Billionaire investor Wilbur Ross voices strong support for the Treasury’s plan to buy up the banks’ bad assets. And, he says, small investors will win in this scenario.
Ross’s firm, W.L. Ross & Co., is a participant in the Public-Private Investment Program (PPIP).
The biggest plus of the program, he tells the Financial Times, is “the non-recourse, low interest rate, high leverage that the government is making available for the buyers of the program.”
Ross isn’t worried about the government attaching strings to firms that participate like it did with banks it bailed out. This situation is much different from the bank bailouts, he notes.
“Here we’re doing the government a favor, helping them get uniquely high bid prices for assets that they want to get off the books of the banks,” Ross says.

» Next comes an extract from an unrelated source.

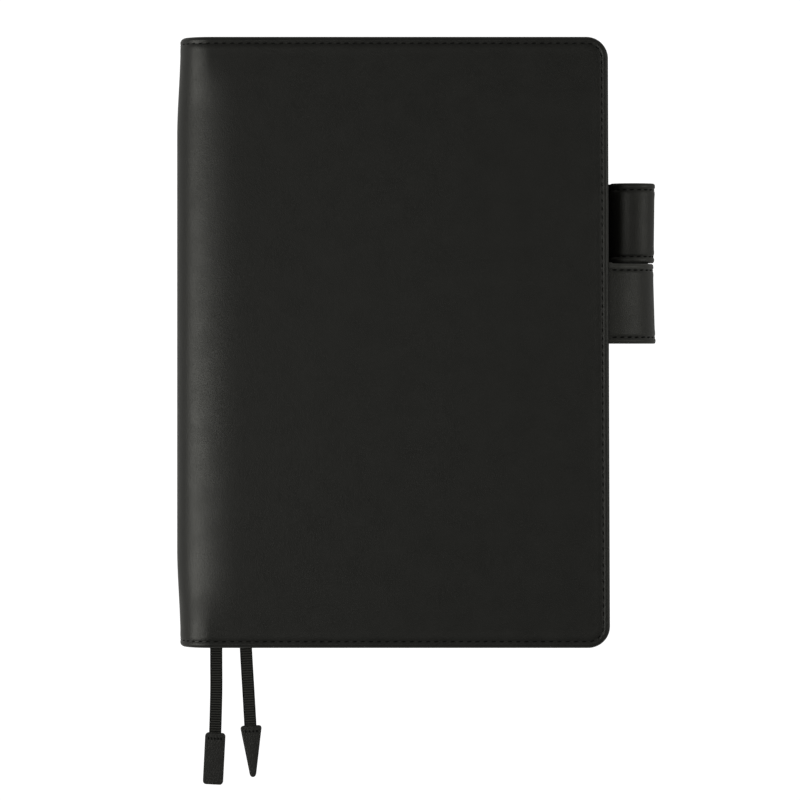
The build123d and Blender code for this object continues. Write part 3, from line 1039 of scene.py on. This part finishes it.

“I think that’s a very different circumstance.”
Also, the government will take a majority of profits from the PPIP venture, Ross explains.
And the winners won’t just be fat cats, he says.
“Who really will make the money are our investors.” That includes state and private employees through their pension funds and state and private universities, he says.
In addition, Ross will try to make the program available to retail investors. “That’s one of the things Treasury encouraged,” he says.
Not everyone is as enthusiastic as Ross.
JPMorgan Chase CEO Jamie Dimon told bank analysts recently, “We have no intent on using PPIP at all. … We have our own assets. If we want to sell them, we'll sell them. If we want to buy them, we'll buy them."